# Форум 1С > Общие вопросы по 1С - Розница > Помощь >  Сбой при пробитии скидки

## Angeliiina

здравствуйте, пользуемся на кассовом компьютере данной программой (1С7.7) с 2005 года.
функционал полностью устраивает -проходимость не ах какая.

и вот в один прекрасный день возможность давать скидку себя "исчерпала".
Ни ручную, ни по дисконтным картам. Никак.


Компьютер не трогали,ничего не меняли,ни софт,ни железо.
Техподдержка развела руками, поддержка касс - тоже. 

в общем классическое "оно само" :( 

но мне думается вряд ли мы такие первые? может кто то сталкивался уже с подобным ?
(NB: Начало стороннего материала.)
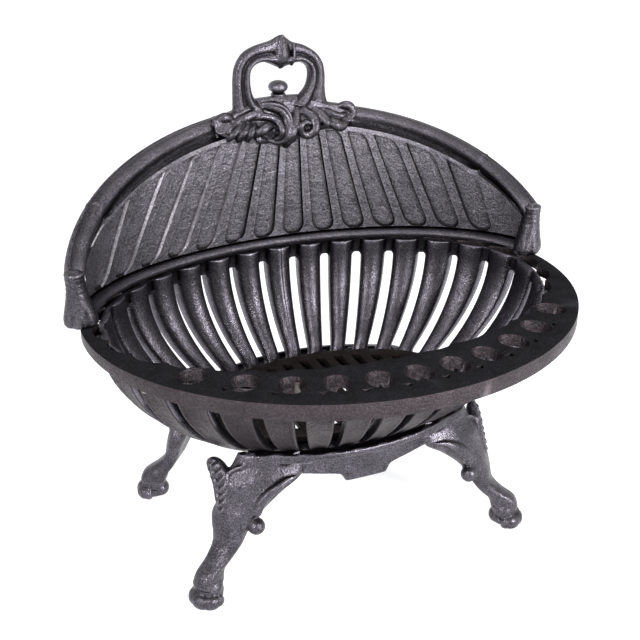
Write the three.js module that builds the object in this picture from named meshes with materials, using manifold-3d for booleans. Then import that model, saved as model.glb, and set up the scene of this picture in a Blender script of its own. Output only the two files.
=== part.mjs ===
// A cast-iron fire basket for a fireplace: an oval slotted basket with a pierced front ledge,
// a fluted hood that lifts off by its handle, a loose bottom grate, and two castings with lion feet.
// Millimetres, +Z up. The origin is on the floor, under the centre of the object's outline.
import * as THREE from 'three';
import { mergeVertices } from 'three/addons/utils/BufferGeometryUtils.js';
import Module from 'manifold-3d';

// Rim plate: the flat top of the basket, with its wide ledge in front
const rimHalfWidth = 250;
const rimFrontReach = 226;
const rimRearReach = 170;
const rimTopHeight = 265;
const rimThickness = 10.5;
const rimBorder = 18;
const scallopDepth = 3.5;
const holeArcSetback = 39;
const nibArcSetback = 22;
const nibArcInset = 10;
const nibWidth = 8;
const nibLength = 6;
const ledgeHoleCount = 11;

// Basket: an oval bowl of upright bars
const basketSideOverhang = 5;
const basketRearOverhang = 10;
const basketFootHalfWidth = 153;
const basketFootHalfDepth = 95;
const basketFootSetback = 7;
const basketFootRise = 4.6;
const barDepthTop = 10;
const barDepthFoot = 7;
const barCrown = 12;
const slotWidth = 10.5;
const slotTopDrop = 14;
const slotFootRise = 6;
const mouthLipWidth = 4.5;
const floorThickness = 7;
const floorUndersideHeight = 138;
const floorRingWidth = 35;
const floorRingDepth = 40;
const slotCount = 32;

// Bottom grate: a loose oval plate on the basket's floor
const grateSideGap = 4;
const grateThickness = 8;
const grateBarWidth = 11;
const grateSlotWidth = 9;
const grateRimWidth = 12;

// Hood: a fluted back that stands on the rear half of the rim
const hoodMouthInset = 3;
const hoodSideLean = 15;
const hoodRearLean = 24;
const hoodWallThickness = 9;
const hoodArchEndRise = 31;
const hoodArchRise = 129;
const archBeadRadius = 8.5;
const archSideSpread = 3;
const archRearInset = 7.5;
const archBandWidth = 17;
const footBeadRadius = 7;
const fluteRibWidth = 10.4;
const fluteSlope = 4.5;
const fluteDepth = 3.5;
const flutePerSide = 7;
const pawHalfWidth = 16;
const pawHalfLength = 19;
const pawHeight = 54;
const pawForward = 2;

// Handle and crest: one casting that sits over the crown of the hood
const handleHalfWidth = 42;
const handleFootHalfWidth = 47;
const handleRise = 47.7;
const handleBarRadius = 8.5;
const handleInset = 2.5;
const finialRise = 18;
const finialRadius = 9;
const budDepth = 15;
const crestHalfWidth = 72;
const crestDrop = 42;
const crestThickness = 7;
const crestSaddleThickness = 9;
const scrollRadius = 13;
const scrollThickness = 5;
const scrollSpread = 26;
const knobRadius = 9.5;
const knobHeight = 13;
const knobCollarRadius = 8;
const knobCollarHeight = 4;
const knobShankRadius = 3;
const knobShankDepth = 16;

// Stand: a front and a rear casting, each an apron with two cabriole legs
const standSetback = 14;
const apronOverhang = 7;
const apronTopRise = 5.6;
const apronThickness = 8;
const apronLipHeight = 6.5;
const apronLipWidth = 4;
const apronSetback = 13;
const apronEndSetback = 2;
const apronDrop = 54;
const tabHalfWidth = 28;
const tabDrop = 38.6;
const tabStep = 4;
const frontSeatWidth = 52;
const seatThickness = 8;
const legReach = 73;
const legHalfWidth = 30;
const legKneeDrop = 1;
const curlRadius = 9;
const curlThickness = 20;
const legCurveRadius = 77;
const leafLength = 46;
const leafWidth = 22;
const leafThickness = 9;

// Fasteners
const standBoltRadius = 4;
const standBoltHeadRadius = 7.5;
const standBoltHeadHeight = 4;
const nutAcrossCorners = 15;
const nutHeight = 6.5;
const rimBoltRadius = 3;
const rimBoltHeadRadius = 5.8;
const rimBoltHeadHeight = 4;
const rimBoltBite = 6;
const lugRadius = 10;
const lugThickness = 8;
const lugSetback = 9;

// Clearances and overruns
const seatGap = 0.3;
const crestFit = 0.5;
const boltClearance = 0.4;
const cutOverrun = 2;
const joinOverlap = 1;

// Shares and counts that shape the curves
const mouthLipRiseShare = 0.6;
const wallRows = [
  { share: 0, recessed: false },
  { share: 0.05, recessed: false },
  { share: 0.13, recessed: true },
  { share: 0.5, recessed: true },
  { share: 0.88, recessed: true },
  { share: 0.95, recessed: false },
];
const backRowShares = [0.85, 0.4, 0];
const beadLiftShare = 0.6;
const archBeadDegrees = [200, 150, 100, 50, 0, -40];
const footBeadBackDegrees = [10, -35];
const footBeadFrontDegrees = [215, 170];
const plainColumnShares = [0.35, 0.7];
const pawShares = [
  [0, 0],
  [0.9, 0],
  [1, 0.1],
  [0.97, 0.26],
  [0.8, 0.5],
  [0.68, 0.74],
  [0.6, 0.94],
  [0.42, 1],
  [0, 1],
];
const handlePathShares = [[0.98, 0.3], [1, 0.55], [0.72, 0.86]];
const handleSinkShare = 0.6;
const budShares = [[0, -0.4], [0.5, -0.3]];
const finialShares = [[0.75, 0], [1, 0.35], [0.9, 0.6], [0.55, 0.85], [0, 1]];
const knobNeckShares = [0.7, 1.3];
const knobBallShares = [[1, 0.45], [0.75, 0.85], [0, 1]];
const bowlBulgeShare = 1.87;
const bowlFlareShare = 1.16;
const crestDropShares = [0.35, 1];
const crestSaddleShare = 0.6;
const slotRowShares = [0, 0.09, 0.22, 0.42, 0.68, 1];
const fluteFanShare = 0.48;
const fluteFanFadeShare = 0.7;
const legAngleShare = 35 / 180;
const boltAngleShare = 54 / 180;
const apronEdgeShares = [[0.19, 0.49], [0.36, 0.44], [0.555, 0.53], [0.655, 0.66], [0.725, 0.92], [0.8, 1]];
const curlPlaceShares = [-1.07, 0.22, 0.577];
const leafPlaceShares = [0.72, 0.14, 0.83];
const lugAngleShares = [30 / 180, 66 / 180];
const rimSegments = 96;
const ellipseSteps = 4000;
const settlingRounds = 12;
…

помогите, кто в теме или около темы 


скрины ошибок прилагаю
1
2

----------


## alexandr_ll

> здравствуйте, пользуемся на кассовом компьютере данной программой (1С7.7) с 2005 года.
> функционал полностью устраивает -проходимость не ах какая.
> 
> и вот в один прекрасный день возможность давать скидку себя "исчерпала".
> Ни ручную, ни по дисконтным картам. Никак.
> 
> 
> Компьютер не трогали,ничего не меняли,ни софт,ни железо.
> Техподдержка развела руками, поддержка касс - тоже. 
> ...


Неясно, какой программой вы пользуетесь. Судя по скринам - это не типовая конфигурация. Следовательно нужно обратиться к разработчику. Если это невозможно, к программисту 1С. Нужно смотреть код.

----------


## Angeliiina

Самое неприятное что разработчик не смог помочь. 
мне так кажется дело в драйвере атол, это уже интуиция работать начала

----------